Over a year ago Congress overrode President Hoover's veto and passed a bill granting independence to the Philippines. This bill was valid pending ratification by the Philippine legislature, and they turned it down because of certain conditions attached to their autonomy. The chief premise of their refusal was the sugar tariffs which would naturally be set up against the Philippines as a foreign nation. This economic possibility had won the votes of the American sugar interests, both the Louisiana cane bloc and the Western beet growers headed by Smoot. They had already established a low quota and a high tariff against Cuba and they objected to Philippine free trade in this commodity. There is no question that they were perfectly justified in wishing to end the competition of American and Philippine sugar production. But American capital had previously overdeveloped cane plantations in Cuba; and the depression coming pari passu with high tariff was the cause of the present unrest. From the consumer's point of view these tariffs against Cuban sugar are unfortunate; the American growers cannot satisfactorily supply the market demand, and Cuban sugar is cheaper and of a higher grade. If the Philippine production could be cut out of the market, there would be consumption adequate to support both the American and the Cuban planter. Therefore our antiquated imperialism over the Philippines is economically unjustified.
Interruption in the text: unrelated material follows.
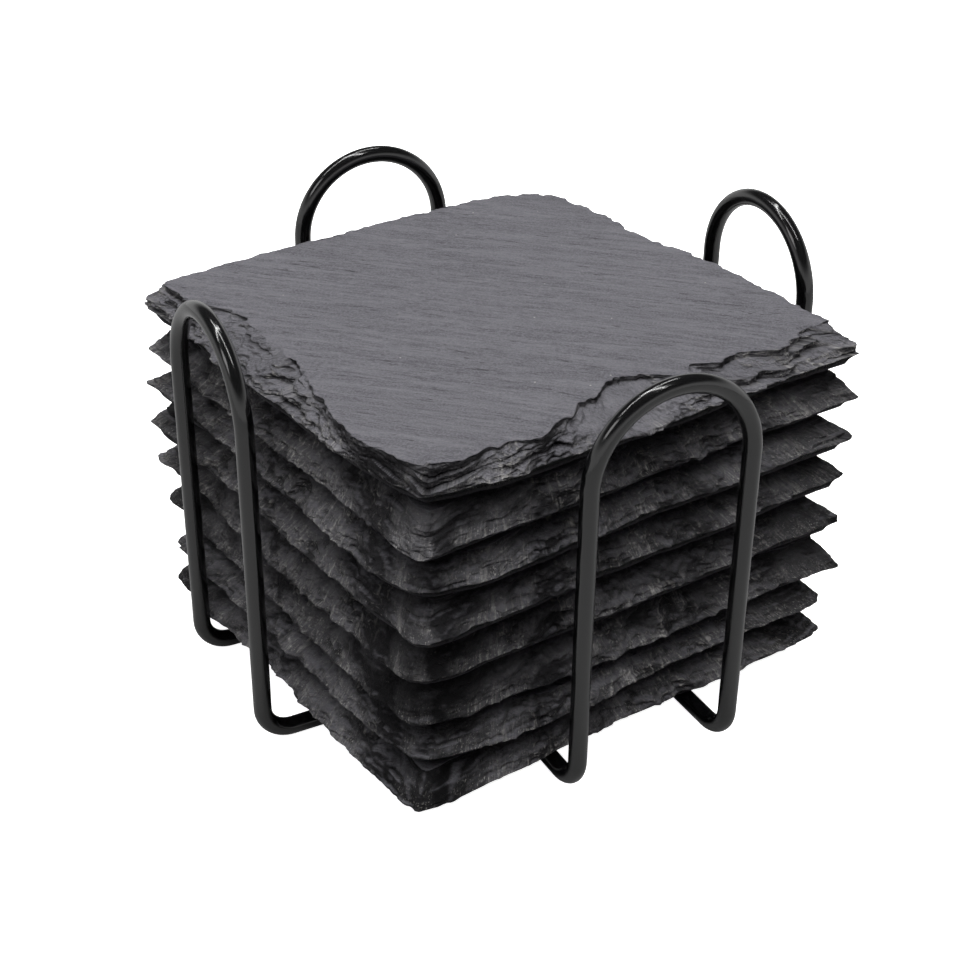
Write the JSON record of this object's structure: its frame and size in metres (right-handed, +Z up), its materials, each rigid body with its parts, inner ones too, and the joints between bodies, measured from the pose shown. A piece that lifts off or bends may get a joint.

President Roosevelt recognized this situation when he brought before Congress a lowered tariff and an increased quota for Cuba, and at the same time attempted to decrease the sugar beet production. But the howls of the Smoot coalition were not needed to remind him that the Philippine competition was the nigger in his economic woodpile.

The only other valid objection which the Philippine legislature raised against the bill granting them independence last year was the clause which reserved for the United States the right to hold its naval bases on those islands. They quite rightly pointed out that if we did hold armed control over any part of their soil, in the eyes of other nations they would still be under the colonial wing of the U.S.A., that complete autonomy necessarily gave to them sole military powers over their own territories.

When President Roosevelt urged Congress yesterday to relinquish the naval bases in the Philippine Islands, he was taking the first step towards granting them a satisfactory independence. The sugar tariffs imminent on autonomy will probably raise protest from Philippine capital, but there is no possible doubt that if they are to leave our control, they must accept the same treatment as any other foreign nation. Imperialists in this country will decry the losing of our Far East naval bases. They will claim that such action makes a possible Japanese attack probable. While there is some truth in their fears, the effect on the whole would be to withdraw the United States from the tangled intrigues of Oriental diplomacy, at once lessening the chance of war. As for the moral trembling lest any other green-eyed dragon should possess herself of these territories, there is the material satisfaction that if they attempted to do so, the United States would not have to go to war on the other side of the Pacific about the situation. Japanese capital will undoubtedly develop Philippine markets in the future, and the islands will turn more and more towards that nation. But what is meat for Japan is not necessarily meat for us, and the loss of the Philippines will certainly prove justifiable economically by the stimulation it will give to our own sugar production and that of Cuba.